• INSTRUCTION: Every line in the data below from the one containing "bpy.context.scene.collection.objects.link(empty)" down to the one containing "DOT_ROUND = 16", both included, must be retyped exactly; no other line is to appear.

• SOURCE DATA:
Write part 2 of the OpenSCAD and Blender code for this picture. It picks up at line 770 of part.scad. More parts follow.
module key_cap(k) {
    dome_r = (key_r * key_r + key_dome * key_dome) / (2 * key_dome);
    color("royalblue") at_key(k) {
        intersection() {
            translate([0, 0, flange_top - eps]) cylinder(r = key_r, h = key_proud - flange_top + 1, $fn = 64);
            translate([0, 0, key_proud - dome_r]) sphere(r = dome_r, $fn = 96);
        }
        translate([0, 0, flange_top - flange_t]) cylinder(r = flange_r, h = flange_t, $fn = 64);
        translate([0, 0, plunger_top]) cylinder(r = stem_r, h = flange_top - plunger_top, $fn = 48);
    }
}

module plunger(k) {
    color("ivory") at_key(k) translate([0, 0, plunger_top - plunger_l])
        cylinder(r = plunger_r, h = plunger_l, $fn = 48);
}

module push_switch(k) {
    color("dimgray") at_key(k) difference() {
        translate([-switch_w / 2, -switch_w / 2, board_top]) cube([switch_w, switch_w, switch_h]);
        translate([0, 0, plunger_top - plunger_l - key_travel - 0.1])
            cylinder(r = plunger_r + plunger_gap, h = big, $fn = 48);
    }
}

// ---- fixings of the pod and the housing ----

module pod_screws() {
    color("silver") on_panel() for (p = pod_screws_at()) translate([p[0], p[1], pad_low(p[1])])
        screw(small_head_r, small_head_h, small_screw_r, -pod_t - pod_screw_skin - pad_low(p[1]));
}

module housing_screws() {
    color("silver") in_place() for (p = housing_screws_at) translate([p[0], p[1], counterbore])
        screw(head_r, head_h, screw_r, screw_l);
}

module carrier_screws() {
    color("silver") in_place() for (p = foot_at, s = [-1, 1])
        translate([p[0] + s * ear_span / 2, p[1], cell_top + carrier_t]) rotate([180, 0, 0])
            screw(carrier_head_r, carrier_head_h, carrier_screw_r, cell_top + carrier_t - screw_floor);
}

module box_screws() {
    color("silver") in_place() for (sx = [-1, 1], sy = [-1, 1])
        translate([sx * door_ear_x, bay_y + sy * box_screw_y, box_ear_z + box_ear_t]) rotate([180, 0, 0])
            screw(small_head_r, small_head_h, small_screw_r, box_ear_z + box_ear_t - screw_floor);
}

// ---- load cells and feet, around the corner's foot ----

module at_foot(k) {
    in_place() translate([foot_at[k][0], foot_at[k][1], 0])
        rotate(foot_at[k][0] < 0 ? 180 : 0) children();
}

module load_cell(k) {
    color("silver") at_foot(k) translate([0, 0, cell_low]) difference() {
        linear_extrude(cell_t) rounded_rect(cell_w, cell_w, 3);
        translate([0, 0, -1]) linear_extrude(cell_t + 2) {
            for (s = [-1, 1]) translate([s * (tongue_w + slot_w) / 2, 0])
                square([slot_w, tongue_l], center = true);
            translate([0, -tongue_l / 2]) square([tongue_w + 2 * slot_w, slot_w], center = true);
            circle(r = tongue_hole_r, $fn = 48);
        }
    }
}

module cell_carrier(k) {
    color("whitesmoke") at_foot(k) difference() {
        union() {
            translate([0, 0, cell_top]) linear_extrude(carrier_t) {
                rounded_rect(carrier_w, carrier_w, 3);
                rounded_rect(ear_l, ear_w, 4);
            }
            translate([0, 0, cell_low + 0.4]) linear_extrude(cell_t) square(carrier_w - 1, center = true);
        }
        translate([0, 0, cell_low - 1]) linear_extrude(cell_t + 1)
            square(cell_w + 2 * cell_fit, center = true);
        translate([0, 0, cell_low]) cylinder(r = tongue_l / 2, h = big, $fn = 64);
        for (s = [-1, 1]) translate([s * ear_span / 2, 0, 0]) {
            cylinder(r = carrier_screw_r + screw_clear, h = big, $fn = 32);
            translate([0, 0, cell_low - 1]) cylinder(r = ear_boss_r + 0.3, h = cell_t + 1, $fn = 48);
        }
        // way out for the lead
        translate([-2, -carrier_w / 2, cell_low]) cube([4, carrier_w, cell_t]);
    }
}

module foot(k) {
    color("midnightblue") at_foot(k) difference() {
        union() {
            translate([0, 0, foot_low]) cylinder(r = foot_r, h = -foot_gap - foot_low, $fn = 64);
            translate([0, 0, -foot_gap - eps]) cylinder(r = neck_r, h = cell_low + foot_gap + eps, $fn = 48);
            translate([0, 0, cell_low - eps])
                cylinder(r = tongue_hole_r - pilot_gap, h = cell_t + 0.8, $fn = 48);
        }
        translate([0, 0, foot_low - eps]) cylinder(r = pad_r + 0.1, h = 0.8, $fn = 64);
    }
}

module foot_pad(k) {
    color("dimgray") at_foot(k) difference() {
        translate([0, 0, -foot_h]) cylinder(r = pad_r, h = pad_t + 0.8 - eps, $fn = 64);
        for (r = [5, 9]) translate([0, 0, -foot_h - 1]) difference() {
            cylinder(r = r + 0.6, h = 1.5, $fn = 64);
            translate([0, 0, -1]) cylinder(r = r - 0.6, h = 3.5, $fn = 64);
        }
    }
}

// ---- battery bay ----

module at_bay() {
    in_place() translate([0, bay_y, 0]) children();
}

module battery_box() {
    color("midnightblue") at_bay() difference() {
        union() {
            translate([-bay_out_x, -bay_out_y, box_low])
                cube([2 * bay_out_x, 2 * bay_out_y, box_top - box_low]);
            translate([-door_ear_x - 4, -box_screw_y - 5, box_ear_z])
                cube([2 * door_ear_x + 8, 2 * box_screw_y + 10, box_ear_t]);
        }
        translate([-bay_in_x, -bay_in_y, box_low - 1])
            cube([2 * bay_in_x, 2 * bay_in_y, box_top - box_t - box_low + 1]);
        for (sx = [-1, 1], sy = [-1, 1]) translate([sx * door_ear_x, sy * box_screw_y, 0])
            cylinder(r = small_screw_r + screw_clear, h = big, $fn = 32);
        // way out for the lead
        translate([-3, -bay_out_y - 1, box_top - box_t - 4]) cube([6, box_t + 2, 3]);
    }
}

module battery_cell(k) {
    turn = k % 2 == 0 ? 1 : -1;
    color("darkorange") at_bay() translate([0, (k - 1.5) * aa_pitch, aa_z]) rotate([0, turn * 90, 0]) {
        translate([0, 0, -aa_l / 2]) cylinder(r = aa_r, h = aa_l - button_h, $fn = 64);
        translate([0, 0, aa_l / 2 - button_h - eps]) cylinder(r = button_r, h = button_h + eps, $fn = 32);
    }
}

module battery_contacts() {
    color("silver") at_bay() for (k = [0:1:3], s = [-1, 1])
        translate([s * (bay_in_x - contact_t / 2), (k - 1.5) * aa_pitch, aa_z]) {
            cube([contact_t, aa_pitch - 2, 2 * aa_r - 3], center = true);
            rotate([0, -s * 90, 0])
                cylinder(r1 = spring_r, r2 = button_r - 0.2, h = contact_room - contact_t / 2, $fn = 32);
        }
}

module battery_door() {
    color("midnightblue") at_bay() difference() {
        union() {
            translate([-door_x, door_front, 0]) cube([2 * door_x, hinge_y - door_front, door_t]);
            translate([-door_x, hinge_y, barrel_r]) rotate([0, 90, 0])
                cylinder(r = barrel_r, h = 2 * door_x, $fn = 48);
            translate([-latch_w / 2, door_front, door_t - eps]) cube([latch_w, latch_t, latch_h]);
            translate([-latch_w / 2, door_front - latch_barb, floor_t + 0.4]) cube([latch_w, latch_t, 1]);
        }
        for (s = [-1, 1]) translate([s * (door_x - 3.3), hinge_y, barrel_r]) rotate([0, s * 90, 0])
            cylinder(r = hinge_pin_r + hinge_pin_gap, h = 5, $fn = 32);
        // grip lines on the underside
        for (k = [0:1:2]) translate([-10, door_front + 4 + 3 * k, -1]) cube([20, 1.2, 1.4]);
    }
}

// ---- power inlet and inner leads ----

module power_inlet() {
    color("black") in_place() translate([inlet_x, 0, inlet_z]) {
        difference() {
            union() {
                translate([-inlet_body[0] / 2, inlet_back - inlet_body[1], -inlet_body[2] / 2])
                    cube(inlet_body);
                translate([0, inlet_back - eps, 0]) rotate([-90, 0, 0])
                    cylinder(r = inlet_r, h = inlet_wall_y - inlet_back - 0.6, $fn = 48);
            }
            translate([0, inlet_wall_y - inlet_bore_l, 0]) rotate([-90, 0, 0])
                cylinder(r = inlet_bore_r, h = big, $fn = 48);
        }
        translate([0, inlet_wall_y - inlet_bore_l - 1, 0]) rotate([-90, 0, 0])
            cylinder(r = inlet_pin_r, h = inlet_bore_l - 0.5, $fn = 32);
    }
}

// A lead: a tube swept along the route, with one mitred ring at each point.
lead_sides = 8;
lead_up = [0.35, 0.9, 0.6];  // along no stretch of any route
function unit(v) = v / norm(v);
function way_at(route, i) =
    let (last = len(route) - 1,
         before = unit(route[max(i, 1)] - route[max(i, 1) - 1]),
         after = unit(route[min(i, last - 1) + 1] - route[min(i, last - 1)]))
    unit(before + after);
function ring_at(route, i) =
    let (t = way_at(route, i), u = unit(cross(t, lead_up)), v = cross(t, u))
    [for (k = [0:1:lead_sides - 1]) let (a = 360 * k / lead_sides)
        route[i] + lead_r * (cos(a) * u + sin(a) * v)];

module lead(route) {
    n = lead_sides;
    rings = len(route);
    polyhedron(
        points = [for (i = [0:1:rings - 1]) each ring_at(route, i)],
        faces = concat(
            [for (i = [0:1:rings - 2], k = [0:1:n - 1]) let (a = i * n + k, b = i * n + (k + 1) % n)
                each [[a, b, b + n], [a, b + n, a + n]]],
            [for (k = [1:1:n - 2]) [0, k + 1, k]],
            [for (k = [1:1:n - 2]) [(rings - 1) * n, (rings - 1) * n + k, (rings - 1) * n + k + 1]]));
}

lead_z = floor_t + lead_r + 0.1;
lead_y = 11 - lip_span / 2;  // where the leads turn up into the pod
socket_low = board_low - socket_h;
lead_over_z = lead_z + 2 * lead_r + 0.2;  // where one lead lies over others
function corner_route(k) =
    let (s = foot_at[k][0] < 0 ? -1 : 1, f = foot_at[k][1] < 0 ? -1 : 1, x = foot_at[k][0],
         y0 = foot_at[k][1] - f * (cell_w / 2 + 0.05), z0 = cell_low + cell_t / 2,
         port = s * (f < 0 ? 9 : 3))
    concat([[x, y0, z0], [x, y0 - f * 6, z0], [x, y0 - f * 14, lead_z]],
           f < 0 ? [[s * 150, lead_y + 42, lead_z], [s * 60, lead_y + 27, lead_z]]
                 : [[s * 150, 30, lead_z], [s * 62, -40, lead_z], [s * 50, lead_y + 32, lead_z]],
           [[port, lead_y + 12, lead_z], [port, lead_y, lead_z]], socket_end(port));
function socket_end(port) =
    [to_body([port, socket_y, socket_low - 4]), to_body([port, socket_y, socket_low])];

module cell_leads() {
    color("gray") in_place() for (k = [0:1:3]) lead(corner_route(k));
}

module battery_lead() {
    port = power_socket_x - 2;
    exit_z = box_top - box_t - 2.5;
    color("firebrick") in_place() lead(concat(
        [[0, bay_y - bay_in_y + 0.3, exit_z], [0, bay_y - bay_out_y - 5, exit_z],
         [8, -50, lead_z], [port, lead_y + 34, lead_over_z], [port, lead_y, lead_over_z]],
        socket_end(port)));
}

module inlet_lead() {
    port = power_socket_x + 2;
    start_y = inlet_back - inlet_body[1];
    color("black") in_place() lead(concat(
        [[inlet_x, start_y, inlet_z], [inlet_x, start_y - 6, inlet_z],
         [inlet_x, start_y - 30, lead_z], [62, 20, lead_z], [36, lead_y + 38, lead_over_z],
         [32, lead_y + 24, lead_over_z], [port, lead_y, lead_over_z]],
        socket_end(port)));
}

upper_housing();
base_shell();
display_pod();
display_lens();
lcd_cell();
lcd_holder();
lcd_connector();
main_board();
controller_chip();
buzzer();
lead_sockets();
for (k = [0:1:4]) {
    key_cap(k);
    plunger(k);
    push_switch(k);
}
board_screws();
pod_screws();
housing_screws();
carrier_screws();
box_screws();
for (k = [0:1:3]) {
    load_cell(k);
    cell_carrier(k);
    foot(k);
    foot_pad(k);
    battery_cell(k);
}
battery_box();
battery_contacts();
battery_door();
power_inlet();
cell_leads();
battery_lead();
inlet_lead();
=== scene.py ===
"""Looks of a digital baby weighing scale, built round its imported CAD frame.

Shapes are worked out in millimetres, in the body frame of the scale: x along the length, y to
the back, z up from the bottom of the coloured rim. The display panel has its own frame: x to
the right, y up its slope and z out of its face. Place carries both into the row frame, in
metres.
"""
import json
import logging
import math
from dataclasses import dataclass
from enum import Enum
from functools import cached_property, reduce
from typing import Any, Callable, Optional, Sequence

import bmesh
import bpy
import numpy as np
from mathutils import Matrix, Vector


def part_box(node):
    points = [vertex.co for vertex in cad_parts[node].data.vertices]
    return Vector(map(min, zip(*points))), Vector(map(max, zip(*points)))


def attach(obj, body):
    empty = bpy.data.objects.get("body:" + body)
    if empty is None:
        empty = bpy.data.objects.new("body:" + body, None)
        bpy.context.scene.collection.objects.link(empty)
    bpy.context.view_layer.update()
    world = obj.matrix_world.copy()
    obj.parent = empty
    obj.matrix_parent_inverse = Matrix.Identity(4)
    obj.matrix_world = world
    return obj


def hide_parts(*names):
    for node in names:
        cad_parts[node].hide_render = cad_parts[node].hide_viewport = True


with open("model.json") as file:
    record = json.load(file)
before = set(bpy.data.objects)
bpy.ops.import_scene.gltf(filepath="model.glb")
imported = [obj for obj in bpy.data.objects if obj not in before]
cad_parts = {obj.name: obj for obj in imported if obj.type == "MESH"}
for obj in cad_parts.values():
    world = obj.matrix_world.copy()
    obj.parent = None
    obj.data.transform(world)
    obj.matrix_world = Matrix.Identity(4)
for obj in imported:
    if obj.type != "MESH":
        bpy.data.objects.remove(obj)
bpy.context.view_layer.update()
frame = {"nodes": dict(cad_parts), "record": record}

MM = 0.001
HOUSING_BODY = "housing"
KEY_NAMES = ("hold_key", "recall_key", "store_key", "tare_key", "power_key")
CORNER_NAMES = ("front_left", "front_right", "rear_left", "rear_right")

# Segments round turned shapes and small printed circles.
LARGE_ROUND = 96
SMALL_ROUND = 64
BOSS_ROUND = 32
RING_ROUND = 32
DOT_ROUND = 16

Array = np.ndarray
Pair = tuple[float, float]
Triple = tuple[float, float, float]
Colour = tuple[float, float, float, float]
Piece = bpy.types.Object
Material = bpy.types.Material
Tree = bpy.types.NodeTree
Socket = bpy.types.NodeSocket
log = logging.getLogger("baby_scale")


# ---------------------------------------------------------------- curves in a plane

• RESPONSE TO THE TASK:
        bpy.context.scene.collection.objects.link(empty)
    bpy.context.view_layer.update()
    world = obj.matrix_world.copy()
    obj.parent = empty
    obj.matrix_parent_inverse = Matrix.Identity(4)
    obj.matrix_world = world
    return obj


def hide_parts(*names):
    for node in names:
        cad_parts[node].hide_render = cad_parts[node].hide_viewport = True


with open("model.json") as file:
    record = json.load(file)
before = set(bpy.data.objects)
bpy.ops.import_scene.gltf(filepath="model.glb")
imported = [obj for obj in bpy.data.objects if obj not in before]
cad_parts = {obj.name: obj for obj in imported if obj.type == "MESH"}
for obj in cad_parts.values():
    world = obj.matrix_world.copy()
    obj.parent = None
    obj.data.transform(world)
    obj.matrix_world = Matrix.Identity(4)
for obj in imported:
    if obj.type != "MESH":
        bpy.data.objects.remove(obj)
bpy.context.view_layer.update()
frame = {"nodes": dict(cad_parts), "record": record}

MM = 0.001
HOUSING_BODY = "housing"
KEY_NAMES = ("hold_key", "recall_key", "store_key", "tare_key", "power_key")
CORNER_NAMES = ("front_left", "front_right", "rear_left", "rear_right")

# Segments round turned shapes and small printed circles.
LARGE_ROUND = 96
SMALL_ROUND = 64
BOSS_ROUND = 32
RING_ROUND = 32
DOT_ROUND = 16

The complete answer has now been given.